▶

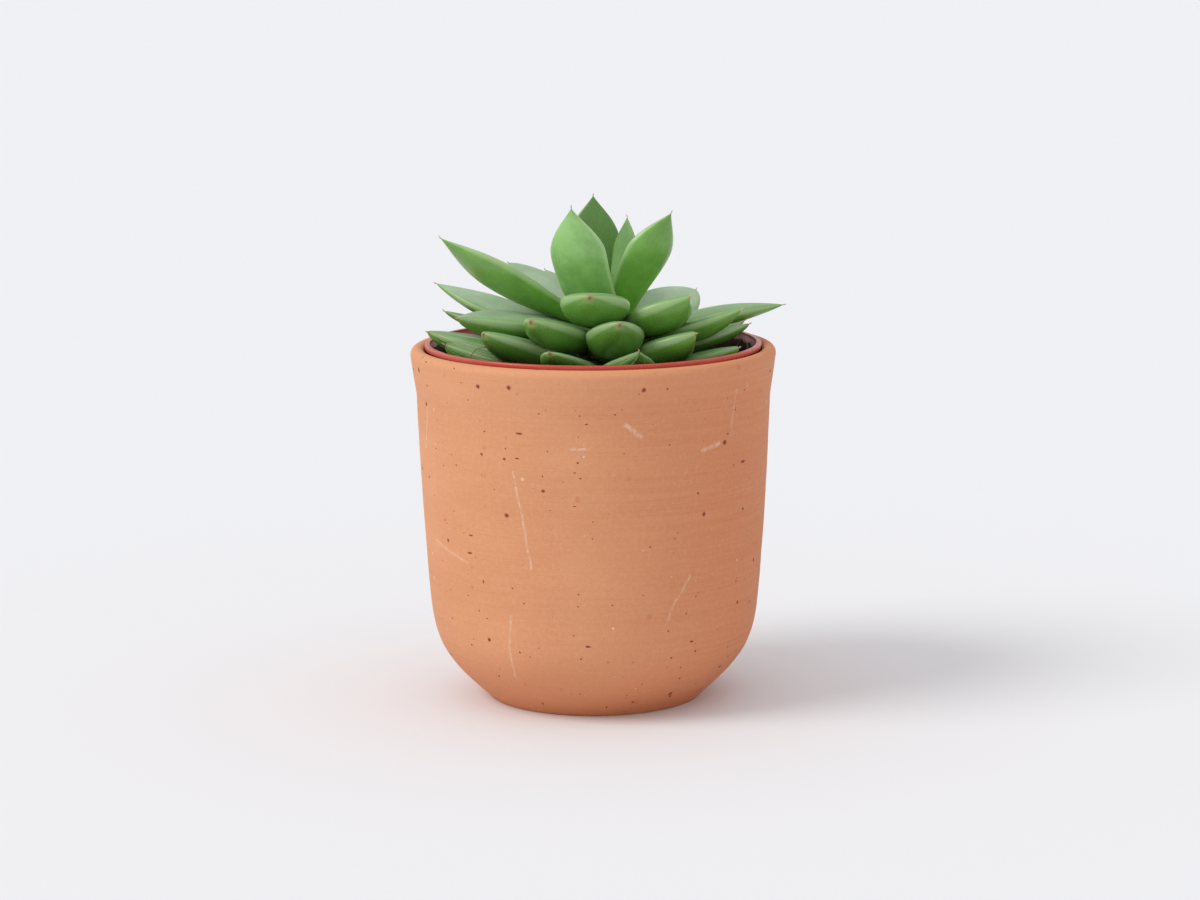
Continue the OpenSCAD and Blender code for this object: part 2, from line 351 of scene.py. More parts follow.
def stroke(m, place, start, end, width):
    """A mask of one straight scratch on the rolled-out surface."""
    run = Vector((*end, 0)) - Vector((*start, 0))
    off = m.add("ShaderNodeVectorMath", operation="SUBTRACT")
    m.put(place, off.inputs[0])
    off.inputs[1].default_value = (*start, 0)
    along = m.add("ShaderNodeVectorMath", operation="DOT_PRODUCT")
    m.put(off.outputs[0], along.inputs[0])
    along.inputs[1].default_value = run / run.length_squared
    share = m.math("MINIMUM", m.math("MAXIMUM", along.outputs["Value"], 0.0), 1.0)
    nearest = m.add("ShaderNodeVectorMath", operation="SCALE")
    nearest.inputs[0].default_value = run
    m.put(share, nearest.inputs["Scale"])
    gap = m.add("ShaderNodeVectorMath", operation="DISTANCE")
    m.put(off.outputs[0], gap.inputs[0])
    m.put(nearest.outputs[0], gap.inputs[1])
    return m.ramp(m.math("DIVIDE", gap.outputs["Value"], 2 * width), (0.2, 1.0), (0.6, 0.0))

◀

◆ **Direction**
Return the lines above exactly, keeping every word.

◆ **In response**
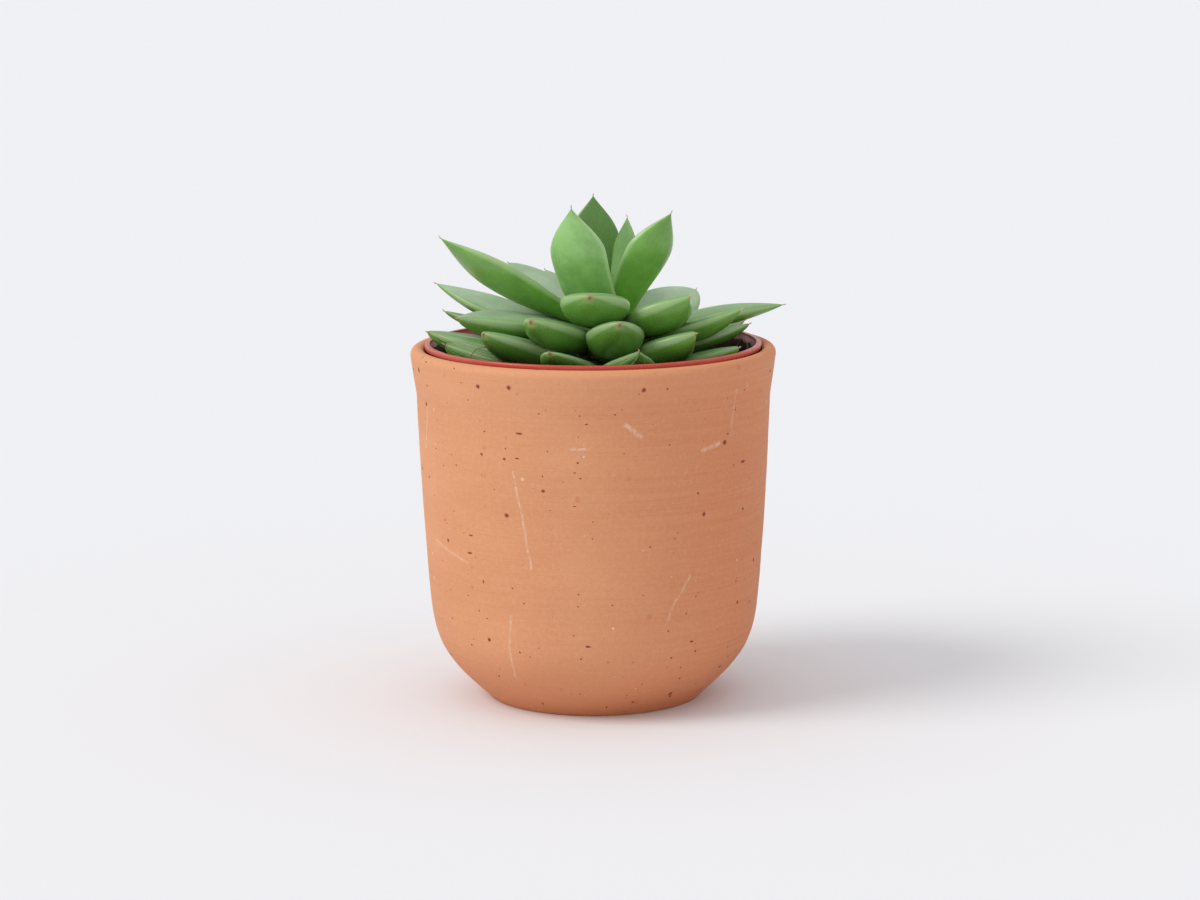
Continue the OpenSCAD and Blender code for this object: part 2, from line 351 of scene.py. More parts follow.
def stroke(m, place, start, end, width):
    """A mask of one straight scratch on the rolled-out surface."""
    run = Vector((*end, 0)) - Vector((*start, 0))
    off = m.add("ShaderNodeVectorMath", operation="SUBTRACT")
    m.put(place, off.inputs[0])
    off.inputs[1].default_value = (*start, 0)
    along = m.add("ShaderNodeVectorMath", operation="DOT_PRODUCT")
    m.put(off.outputs[0], along.inputs[0])
    along.inputs[1].default_value = run / run.length_squared
    share = m.math("MINIMUM", m.math("MAXIMUM", along.outputs["Value"], 0.0), 1.0)
    nearest = m.add("ShaderNodeVectorMath", operation="SCALE")
    nearest.inputs[0].default_value = run
    m.put(share, nearest.inputs["Scale"])
    gap = m.add("ShaderNodeVectorMath", operation="DISTANCE")
    m.put(off.outputs[0], gap.inputs[0])
    m.put(nearest.outputs[0], gap.inputs[1])
    return m.ramp(m.math("DIVIDE", gap.outputs["Value"], 2 * width), (0.2, 1.0), (0.6, 0.0))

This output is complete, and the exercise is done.